Usain Bolt and Michael Phelps drew the most messages during the London Olympics, while the Spice Girls set a closing ceremony record of 116,000 tweets per minute. The ability to freely express one’s thoughts also brought to light personal views, not all of which were “on-brand.”
A Greek triple jumper has been expelled from the Olympics after she posted a racist joke on Twitter. Voula Papachristou was kicked out of her national team for mocking African migrants and expressing support for a far-right political party.
While viewers and athletes can – in aggregate through social media – speak much louder than any single advertising campaign, the Wild West nature of Twitter means that brands – including the Olympics – need to be prepared with a contingency plan to deal with off-brand messages.
2014 and the rise of on-demand video
With the 2014 Olympics Winter Games in Sochi well underway, the paradigm of viewing scheduled broadcast events on TV has now been impacted by viewership of on-demand video on mobile, tablet and game consoles.
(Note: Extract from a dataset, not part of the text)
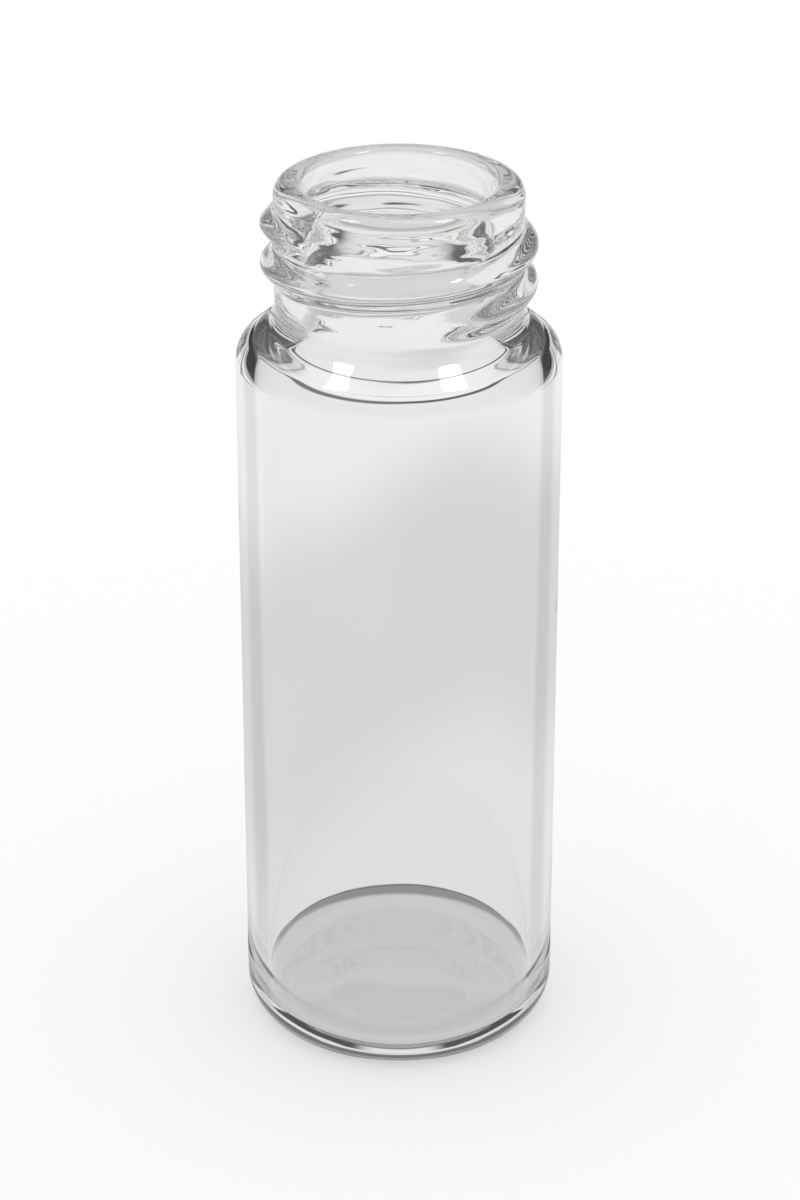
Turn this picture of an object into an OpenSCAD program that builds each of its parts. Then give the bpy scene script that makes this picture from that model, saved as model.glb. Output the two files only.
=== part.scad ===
// Glass sample vial: one piece of clear tubing glass, open at the top, with a screw thread on its neck.
// Millimetres, +Z up, with the origin at the centre of the base.

/* [Body] */
// Outside diameter of the body
body_d = 15; // [12:0.1:30]
// Height from the base to the rim
height = 42.5; // [25:0.5:90]
// Thickness of the side
wall = 1.1; // [0.8:0.05:1.8]
// Thickness of the floor
floor_t = 1.3; // [0.8:0.05:3]
// Rounding of the heel where it meets the base
heel_r = 0.9; // [0.3:0.1:2]
// Softer rounding of the heel where it meets the side
heel_top_r = 2; // [1:0.1:4]
// Angle that the softer rounding turns through
heel_top_angle = 45; // [10:1:80]
// Rounding between the floor and the side, inside
corner_r = 1; // [0.3:0.1:3]
// Depth of the shallow hollow under the base
kick = 0.05; // [0.05:0.05:0.8]
// Width of the ring that the vial stands on
foot_w = 3; // [0.5:0.1:4.5]

/* [Shoulder] */
// Steepness of the shoulder outside, in degrees above level
shoulder_angle = 40; // [25:1:60]
// Steepness of the shoulder inside, in degrees above level
inner_angle = 25; // [15:1:60]
// Thickness of the glass in the middle of the shoulder
shoulder_wall = 1.35; // [0.8:0.05:2]
// Rounding from the side into the shoulder, outside
shoulder_r = 1.4; // [0.4:0.1:4]
// Rounding from the side into the shoulder, inside
inner_shoulder_r = 0.8; // [0.4:0.1:4]
// Rounding from the shoulder into the neck, outside
neck_fillet_r = 1.2; // [0.4:0.1:3]
// Rounding from the shoulder into the neck, inside
inner_fillet_r = 1.6; // [0.4:0.1:3]

/* [Neck] */
// Outside diameter of the neck, at the root of the thread
neck_d = 11.36; // [9.4:0.01:14]
// Thickness of the neck
neck_wall = 1.34; // [0.9:0.02:2]
// Height of the straight neck, from the top of the shoulder to the rim
neck_h = 5.8; // [4:0.1:15]
// Rounding of the rim, outside
rim_r = 0.7; // [0.2:0.05:1.2]
// Rounding of the rim, inside
rim_inner_r = 0.4; // [0.1:0.05:1]

/* [Thread] */
// Height of the thread over the neck
thread_h = 0.65; // [0.3:0.05:1.2]
// Width of the thread at its foot
thread_w = 2.06; // [1:0.02:3]
// Rise of the thread in one turn
pitch = 1.8; // [1.2:0.05:4]
// Drop from the rim to the middle of the thread's upper end
thread_drop = 1.85; // [1.2:0.05:4]
// Rise from the top of the shoulder to the middle of the thread's lower end
thread_lift = 0.65; // [0.2:0.05:3]
// Side that the thread's upper end is on, in degrees from +X
thread_end_side = 219; // [0:1:360]
// Angle over which each end of the thread fades out
fade_angle = 40; // [15:1:90]

/* [Hidden] */

round_fn = 96;
arc_steps = 10;
dish_steps = 6;
turn_steps = 60;
across_steps = 10;
// How far the thread's foot lies under the neck's surface, at its edges and at its back.
edge_sink = 0.06;
back_sink = 0.4;
// Share of a width that its two roundings may fill.
round_share = 0.85;

body_r = body_d / 2;
inner_r = body_r - wall;
neck_r = neck_d / 2;
bore_r = neck_r - neck_wall;

heel_z = heel_r + (heel_top_r - heel_r) * sin(heel_top_angle);
foot_r = body_r - heel_top_r + (heel_top_r - heel_r) * cos(heel_top_angle);
kick_r = foot_r - foot_w;

// A slanted line holds every point p where p * normal is the same; that product is what "line" stands for.
slope_normal = [sin(shoulder_angle), cos(shoulder_angle)];
inner_normal = [sin(inner_angle), cos(inner_angle)];

rim_share = min(1, round_share * neck_wall / (rim_r + rim_inner_r));
rim_out_r = rim_r * rim_share;
rim_in_r = rim_inner_r * rim_share;

out_ease = (shoulder_r + neck_fillet_r) * (1 - slope_normal.x);
out_share = min(1, round_share * (body_r - neck_r) / out_ease);
side_out_r = shoulder_r * out_share;
neck_out_r = neck_fillet_r * out_share;
in_ease = (inner_shoulder_r + inner_fillet_r) * (1 - inner_normal.x);
in_share = min(1, round_share * (inner_r - bore_r) / in_ease);
side_in_r = inner_shoulder_r * in_share;
neck_in_r = inner_fillet_r * in_share;

function level_on_line(x, line, normal) = (line - x * normal.x) / normal.y;

neck_z = height - neck_h;
outer_line = [neck_r + neck_out_r, neck_z] * slope_normal - neck_out_r;
side_z = level_on_line(body_r - side_out_r, outer_line - side_out_r, slope_normal);

middle_r = (body_r + neck_r) / 2;
middle_z = level_on_line(middle_r, outer_line, slope_normal);
inner_line = ([middle_r, middle_z] - shoulder_wall * slope_normal) * inner_normal;
inner_neck_z = level_on_line(bore_r + neck_in_r, inner_line + neck_in_r, inner_normal);
inner_side_z = level_on_line(inner_r - side_in_r, inner_line - side_in_r, inner_normal);

thread_low_z = neck_z + thread_lift;
thread_turn = 360 * (height - thread_drop - thread_low_z) / pitch;
thread_rings = ceil(thread_turn / 360 * turn_steps);
ring_points = across_steps + 3;

function arc(x, z, r, from, to) = [
    for (i = [0:arc_steps])
        let (a = from + (to - from) * i / arc_steps)
            [x + r * cos(a), z + r * sin(a)]
];

// Half of a shallow dome, from its top on the axis to just before its edge.
function dome(z) = [
    for (i = [0:dish_steps - 1])
        let (t = i / dish_steps)
            [kick_r * t, z + kick * (1 - t * t)]
];

function turned_round(points) = [
    for (i = [len(points) - 1:-1:0]) points[i]
];

// From the middle of the base, up the outside, to the rim.
function outer_path() = concat(
    dome(0),
    [[kick_r, 0]],
    arc(foot_r, heel_r, heel_r, -90, -heel_top_angle),
    arc(body_r - heel_top_r, heel_z, heel_top_r, -heel_top_angle, 0),
    arc(body_r - side_out_r, side_z, side_out_r, 0, 90 - shoulder_angle),
    arc(neck_r + neck_out_r, neck_z, neck_out_r, 270 - shoulder_angle, 180),
    arc(neck_r - rim_out_r, height - rim_out_r, rim_out_r, 0, 90)
);

// From the rim, down the inside, to the middle of the floor.
function inner_path() = concat(
    arc(bore_r + rim_in_r, height - rim_in_r, rim_in_r, 90, 180),
    arc(bore_r + neck_in_r, inner_neck_z, neck_in_r, 180, 270 - inner_angle),
    arc(inner_r - side_in_r, inner_side_z, side_in_r, 90 - inner_angle, 0),
    arc(inner_r - corner_r, floor_t + corner_r, corner_r, 0, -90),
    turned_round(concat(dome(floor_t), [[kick_r, floor_t]]))
);

function smooth_step(t) =
    let (s = min(max(t, 0), 1))
        s * s * (3 - 2 * s);

// How much of its full height the thread has, at turn angle a and at c from -1 to 1 across it.
function swell(a, c) =
    0.5 * (1 + cos(180 * c))
        * smooth_step(a / fade_angle)
        * smooth_step((thread_turn - a) / fade_angle);

function thread_point(a, c, r) =
    let (side = thread_end_side - thread_turn + a)
        [
            r * cos(side),
            r * sin(side),
            thread_low_z + pitch * a / 360 + c * thread_w / 2
        ];

function thread_ring(a) = concat(
    [
        for (j = [0:across_steps])
            let (c = 2 * j / across_steps - 1)
                thread_point(a, c, neck_r - edge_sink + (thread_h + edge_sink) * swell(a, c))
    ],
    [
        thread_point(a, 1, neck_r - back_sink),
        thread_point(a, -1, neck_r - back_sink)
    ]
);

// The two triangles between points j and j + 1 of ring i and those of the next ring.
function patch(i, j) =
    let (low = i * ring_points)
    let (high = low + ring_points)
    let (k = (j + 1) % ring_points)
        [
            [low + j, low + k, high + k],
            [low + j, high + k, high + j]
        ];

module thread() {
    rings = [
        for (i = [0:thread_rings])
            each thread_ring(thread_turn * i / thread_rings)
    ];
    sides = [
        for (i = [0:thread_rings - 1])
            for (j = [0:ring_points - 1])
                each patch(i, j)
    ];
    first_end = [for (j = [ring_points - 1:-1:0]) j];
    last_end = [for (j = [0:ring_points - 1]) thread_rings * ring_points + j];
    polyhedron(points = rings, faces = concat(sides, [first_end, last_end]));
}

module vial() {
    color([0.86, 0.91, 0.92, 0.4])
    union() {
        rotate_extrude($fn = round_fn)
            polygon(concat(outer_path(), inner_path()));
        thread();
    }
}

vial();
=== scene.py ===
"""Looks of a clear glass sample vial with an open screw-thread neck.

The vial is drawn as half an outline, turned about its axis, and its thread is then drawn out of the neck.
Lengths are in millimetres and angles in degrees, until they reach Blender in metres and radians.
"""

import logging
import math
from dataclasses import dataclass, field
from enum import Enum

import bmesh
import bpy
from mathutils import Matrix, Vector


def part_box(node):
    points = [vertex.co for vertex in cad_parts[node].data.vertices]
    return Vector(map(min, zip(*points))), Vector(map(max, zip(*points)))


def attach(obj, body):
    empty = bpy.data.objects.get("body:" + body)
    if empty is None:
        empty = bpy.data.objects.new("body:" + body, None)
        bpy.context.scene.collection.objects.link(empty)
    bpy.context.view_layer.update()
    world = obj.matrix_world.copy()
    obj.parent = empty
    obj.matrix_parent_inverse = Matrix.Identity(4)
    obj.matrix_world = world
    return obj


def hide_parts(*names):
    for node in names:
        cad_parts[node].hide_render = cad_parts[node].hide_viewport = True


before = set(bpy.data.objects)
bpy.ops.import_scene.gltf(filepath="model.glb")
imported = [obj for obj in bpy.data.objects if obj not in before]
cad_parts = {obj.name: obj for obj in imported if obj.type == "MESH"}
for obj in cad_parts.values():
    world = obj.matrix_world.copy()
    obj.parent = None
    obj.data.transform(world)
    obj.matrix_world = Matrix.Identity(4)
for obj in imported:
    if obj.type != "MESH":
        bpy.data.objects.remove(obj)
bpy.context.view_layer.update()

log = logging.getLogger("vial")

MM = 0.001
FULL_TURN = 360.0
QUARTER_TURN = 90.0
WHITE = (1.0, 1.0, 1.0, 1.0)

# Points of the outline that lie nearer than this are one point.
MERGE_GAP = 0.002

# How far off a surface a point may lie and still count as on it.
SLACK = 0.01

# A ray's depth is a whole count, so a depth under this is none.
UNDER_ONE = 0.5

Point = tuple[float, float]
Grey = float
Socket = bpy.types.NodeSocket


class Ray(Enum):
    """The kinds of light ray that a surface or the surroundings can answer in their own way."""

    SEEN_DIRECTLY = "Is Camera Ray"
    MIRRORED = "Is Glossy Ray"
    THROUGH_GLASS = "Is Transmission Ray"


class Slot(Enum):
    """The material slots that the part's record names."""

    GLASS = "glass"


@dataclass(frozen=True)
class Band:
    """A stretch of one level, from start to end, in the unit of the value that the level depends on."""

    level: Grey
    start: float = -math.inf
    end: float = math.inf


def deselect_all() -> None:
    """Leaves object mode with nothing selected."""
    if bpy.context.object and bpy.context.object.mode != "OBJECT":
        bpy.ops.object.mode_set(mode="OBJECT")
    bpy.ops.object.select_all(action="DESELECT")


def smooth_step(t: float) -> float:
    """Rises from 0 at t = 0 to 1 at t = 1 with level ends."""
    s = min(max(t, 0.0), 1.0)
    return s * s * (3 - 2 * s)


def soft_higher(a: float, b: float, blend: float) -> float:
    """The higher of two heights, with the valley between them rounded.

    Args:
        a: The first height.
        b: The second height.
        blend: How close the two must be before the rounding starts.

    Returns:
        The higher height, raised by up to a quarter of blend where the two are equal.
    """
    gap = max(blend - abs(a - b), 0.0) / blend
    return max(a, b) + gap * gap * blend / 4


def slope_normal(degrees: float) -> Vector:
    """The upward unit normal of a slope that falls outwards by an angle, as radius and level."""
    return Vector((math.sin(math.radians(degrees)), math.cos(math.radians(degrees))))


class Lathe:
    """Draws half an outline in the XZ plane, point after point, and turns it about the Z axis."""

    def __init__(self, name: str, start: Point) -> None:
        """Starts the outline.

        Args:
            name: The name of the piece.
            start: The outline's first point, as radius and level.
        """
        deselect_all()
        bpy.ops.mesh.primitive_plane_add(size=MM, location=(0, 0, 0))
        self.piece = bpy.context.object
        self.piece.name = name
        self.piece.data.name = name
        self.end = start
        bpy.ops.object.mode_set(mode="EDIT")
        bpy.ops.mesh.select_all(action="SELECT")
        bpy.ops.mesh.merge(type="CENTER")
        bpy.ops.transform.translate(value=(start[0] * MM, 0, start[1] * MM))

    def line_to(self, x: float, z: float, parts: int = 1) -> None:
        """Draws a straight stretch.

        Args:
            x: Radius at the stretch's end.
            z: Level at the stretch's end.
            parts: How many equal parts the stretch has.
        """
        step = ((x - self.end[0]) / parts * MM, 0, (z - self.end[1]) / parts * MM)
        for _ in range(parts):
            bpy.ops.mesh.extrude_vertices_move(TRANSFORM_OT_translate={"value": step})
        self.end = (x, z)

    def round_about(self, x: float, z: float, degrees: float, parts: int) -> None:
        """Draws a round stretch from the end reached so far.

        Args:
            x: Radius of the round's centre.
            z: Level of the round's centre.
            degrees: How far it turns, positive from +X towards +Z.
            parts: How many parts the stretch has.
        """
        turn = math.radians(degrees)
        bpy.ops.mesh.spin(
            steps=parts,
            angle=turn,
            center=(x * MM, 0, z * MM),
            axis=(0, 1, 0),
            use_auto_merge=False,
        )
        dx, dz = self.end[0] - x, self.end[1] - z
        self.end = (
            x + dx * math.cos(turn) - dz * math.sin(turn),
            z + dx * math.sin(turn) + dz * math.cos(turn),
        )

    def turn(self, steps: int) -> bpy.types.Object:
        """Turns the outline once round and closes the seam and the poles.

        Args:
            steps: How many steps the turn has.

        Returns:
            The finished piece, smooth all over, in object mode.
        """
        bpy.ops.mesh.select_all(action="SELECT")
        bpy.ops.mesh.spin(steps=steps, angle=math.tau, center=(0, 0, 0), axis=(0, 0, 1))
        bpy.ops.mesh.select_all(action="SELECT")
        bpy.ops.mesh.remove_doubles(threshold=MERGE_GAP * MM)
        bpy.ops.mesh.normals_make_consistent(inside=False)
        bpy.ops.object.mode_set(mode="OBJECT")
        bpy.ops.object.shade_smooth()
        return self.piece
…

As our friends at Adobe Digital Index write:
Sporting events such as the Olympics, the World Cup, or “March Madness” offer too many matches to fit into traditional broadcast schedules. In the past, of course, viewers were limited by the programming schedule and what was shown during prime time, as broadcasters viciously edited content, leaving most of it on the cutting-room floor.
Today, however, media companies can deliver live and on-demand content online and monetize it with dynamically inserted ads.
This change in viewing patterns will no doubt affect traditional media buys, with a higher proportion of spend being placed on dynamic ads or sponsorship messages within streaming video. The opportunity to leverage the instant popularity of an athlete, a win, a goal, or a stunning defeat are all techniques a smart marketer can now use to increase brand affinity within this new viewing paradigm.
The Olympics in the Age of Google Glass
Another upcoming trend to make note of is the wearing of Google Glass to view sports:
By culling data from trillions of visits, Adobe Digital Index has identified that Google Glass looks to be heading for use as a future media-consumption device rather than as a shopping device. In fact, Web sites seeing the highest penetration of Google Glass visits are media and entertainment with sports being the most popular content in this category.
Google Glass may not only change the platform on which we view future Olympic games but may also change the perspective from which we view them – shifting from remote camera to first-person, through-the-lens of the athlete point of view.
The Olympics of the Future
On demand video, Glass and other wearables such as those measuring pulse and other body vitals, have the potential to bring us deep inside the world of the athlete, not only during the Olympics events, parties and official ceremonies, but before and after the official dates, opening up the possibilities to leverage the Olympic brand on a continual basis rather than the current four year cycle.